WHAT IS NEEDED:
Repeat the line that contains "if outline is", the line that contains "cad_parts[obj.name] = obj", and all lines between them, exactly and with no other lines.

<<<<

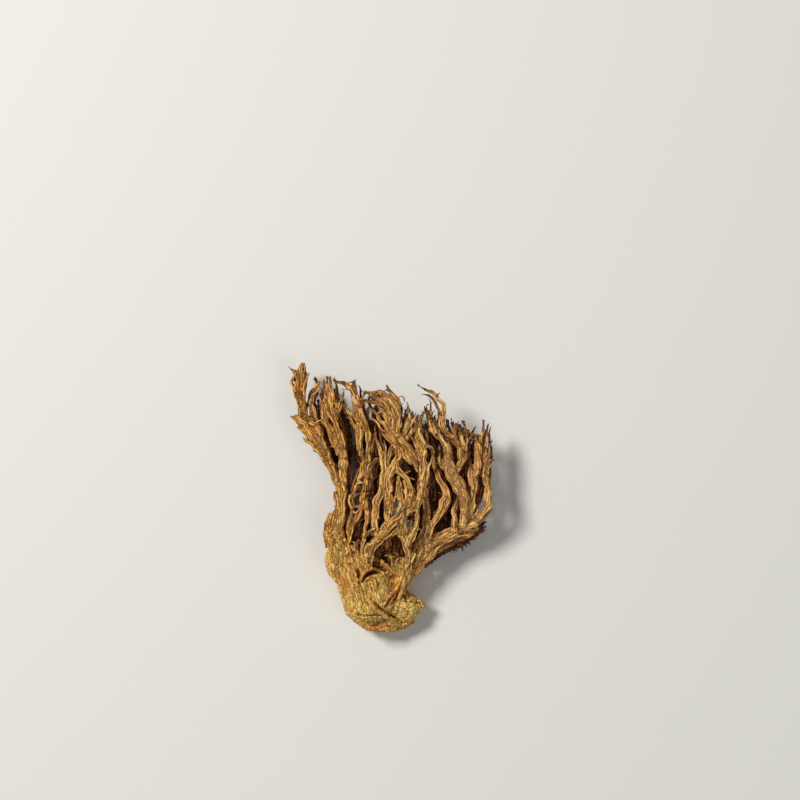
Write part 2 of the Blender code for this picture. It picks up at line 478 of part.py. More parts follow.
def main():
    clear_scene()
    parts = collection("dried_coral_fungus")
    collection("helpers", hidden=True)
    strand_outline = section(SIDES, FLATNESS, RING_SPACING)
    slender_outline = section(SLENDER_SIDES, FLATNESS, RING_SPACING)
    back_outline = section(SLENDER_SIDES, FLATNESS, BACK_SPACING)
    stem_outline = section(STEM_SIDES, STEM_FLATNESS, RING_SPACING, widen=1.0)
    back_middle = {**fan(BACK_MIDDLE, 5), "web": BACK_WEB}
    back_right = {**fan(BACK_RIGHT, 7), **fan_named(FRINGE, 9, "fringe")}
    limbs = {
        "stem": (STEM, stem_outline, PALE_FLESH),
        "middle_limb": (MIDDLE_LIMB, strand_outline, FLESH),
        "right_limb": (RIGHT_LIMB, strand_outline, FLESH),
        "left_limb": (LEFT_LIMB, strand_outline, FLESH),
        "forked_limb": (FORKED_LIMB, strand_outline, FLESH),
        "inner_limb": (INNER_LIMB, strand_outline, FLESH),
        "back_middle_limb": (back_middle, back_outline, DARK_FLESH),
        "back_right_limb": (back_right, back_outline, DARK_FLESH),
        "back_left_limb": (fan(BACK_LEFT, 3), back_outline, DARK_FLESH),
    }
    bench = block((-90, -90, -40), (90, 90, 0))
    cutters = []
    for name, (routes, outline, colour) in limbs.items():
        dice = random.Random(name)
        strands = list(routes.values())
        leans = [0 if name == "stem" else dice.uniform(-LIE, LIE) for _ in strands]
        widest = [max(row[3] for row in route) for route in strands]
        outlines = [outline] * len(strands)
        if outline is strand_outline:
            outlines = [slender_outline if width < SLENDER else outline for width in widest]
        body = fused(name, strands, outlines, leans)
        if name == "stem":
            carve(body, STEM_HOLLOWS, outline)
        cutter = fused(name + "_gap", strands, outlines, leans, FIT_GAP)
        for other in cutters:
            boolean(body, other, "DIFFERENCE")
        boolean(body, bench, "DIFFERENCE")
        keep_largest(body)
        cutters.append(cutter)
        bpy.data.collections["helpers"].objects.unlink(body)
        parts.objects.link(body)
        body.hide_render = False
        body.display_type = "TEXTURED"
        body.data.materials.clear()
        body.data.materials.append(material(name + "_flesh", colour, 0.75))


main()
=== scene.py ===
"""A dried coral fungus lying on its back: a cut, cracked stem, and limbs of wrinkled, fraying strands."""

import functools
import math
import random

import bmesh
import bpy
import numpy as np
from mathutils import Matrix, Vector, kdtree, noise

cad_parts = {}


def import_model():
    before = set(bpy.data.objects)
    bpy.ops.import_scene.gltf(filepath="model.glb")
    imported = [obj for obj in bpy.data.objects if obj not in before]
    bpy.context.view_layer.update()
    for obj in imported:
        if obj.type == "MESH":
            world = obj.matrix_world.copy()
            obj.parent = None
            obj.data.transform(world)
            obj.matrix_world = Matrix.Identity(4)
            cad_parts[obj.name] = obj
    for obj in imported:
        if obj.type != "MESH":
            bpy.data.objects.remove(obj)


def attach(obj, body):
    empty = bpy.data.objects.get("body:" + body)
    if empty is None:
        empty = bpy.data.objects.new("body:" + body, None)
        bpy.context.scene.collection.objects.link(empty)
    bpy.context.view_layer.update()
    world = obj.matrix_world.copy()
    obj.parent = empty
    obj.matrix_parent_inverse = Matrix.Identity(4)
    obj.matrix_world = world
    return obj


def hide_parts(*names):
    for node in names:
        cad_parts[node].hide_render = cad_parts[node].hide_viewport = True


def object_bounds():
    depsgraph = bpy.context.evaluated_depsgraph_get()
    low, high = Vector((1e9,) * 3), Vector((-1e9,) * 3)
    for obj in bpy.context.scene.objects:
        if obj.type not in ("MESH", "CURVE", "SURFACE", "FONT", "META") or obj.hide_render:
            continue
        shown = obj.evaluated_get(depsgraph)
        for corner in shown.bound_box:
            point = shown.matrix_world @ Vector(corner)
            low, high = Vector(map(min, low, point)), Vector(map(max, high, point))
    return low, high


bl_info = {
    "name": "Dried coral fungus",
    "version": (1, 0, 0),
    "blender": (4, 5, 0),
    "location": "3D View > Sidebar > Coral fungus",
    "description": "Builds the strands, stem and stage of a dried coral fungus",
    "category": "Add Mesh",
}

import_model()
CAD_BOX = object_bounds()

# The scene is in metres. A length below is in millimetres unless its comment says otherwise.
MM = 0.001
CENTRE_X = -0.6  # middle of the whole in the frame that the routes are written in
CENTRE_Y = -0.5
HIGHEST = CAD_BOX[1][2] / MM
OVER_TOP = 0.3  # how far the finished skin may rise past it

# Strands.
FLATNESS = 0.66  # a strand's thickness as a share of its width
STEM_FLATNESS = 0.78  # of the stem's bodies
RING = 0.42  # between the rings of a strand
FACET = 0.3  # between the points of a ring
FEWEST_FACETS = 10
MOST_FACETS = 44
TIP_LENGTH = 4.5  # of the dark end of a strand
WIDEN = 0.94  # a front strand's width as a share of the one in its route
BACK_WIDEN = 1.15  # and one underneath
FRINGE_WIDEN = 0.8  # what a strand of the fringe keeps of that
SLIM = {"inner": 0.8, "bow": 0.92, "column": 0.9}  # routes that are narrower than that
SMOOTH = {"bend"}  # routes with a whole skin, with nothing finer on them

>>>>

THE ANSWER:
        if outline is strand_outline:
            outlines = [slender_outline if width < SLENDER else outline for width in widest]
        body = fused(name, strands, outlines, leans)
        if name == "stem":
            carve(body, STEM_HOLLOWS, outline)
        cutter = fused(name + "_gap", strands, outlines, leans, FIT_GAP)
        for other in cutters:
            boolean(body, other, "DIFFERENCE")
        boolean(body, bench, "DIFFERENCE")
        keep_largest(body)
        cutters.append(cutter)
        bpy.data.collections["helpers"].objects.unlink(body)
        parts.objects.link(body)
        body.hide_render = False
        body.display_type = "TEXTURED"
        body.data.materials.clear()
        body.data.materials.append(material(name + "_flesh", colour, 0.75))


main()
=== scene.py ===
"""A dried coral fungus lying on its back: a cut, cracked stem, and limbs of wrinkled, fraying strands."""

import functools
import math
import random

import bmesh
import bpy
import numpy as np
from mathutils import Matrix, Vector, kdtree, noise

cad_parts = {}


def import_model():
    before = set(bpy.data.objects)
    bpy.ops.import_scene.gltf(filepath="model.glb")
    imported = [obj for obj in bpy.data.objects if obj not in before]
    bpy.context.view_layer.update()
    for obj in imported:
        if obj.type == "MESH":
            world = obj.matrix_world.copy()
            obj.parent = None
            obj.data.transform(world)
            obj.matrix_world = Matrix.Identity(4)
            cad_parts[obj.name] = obj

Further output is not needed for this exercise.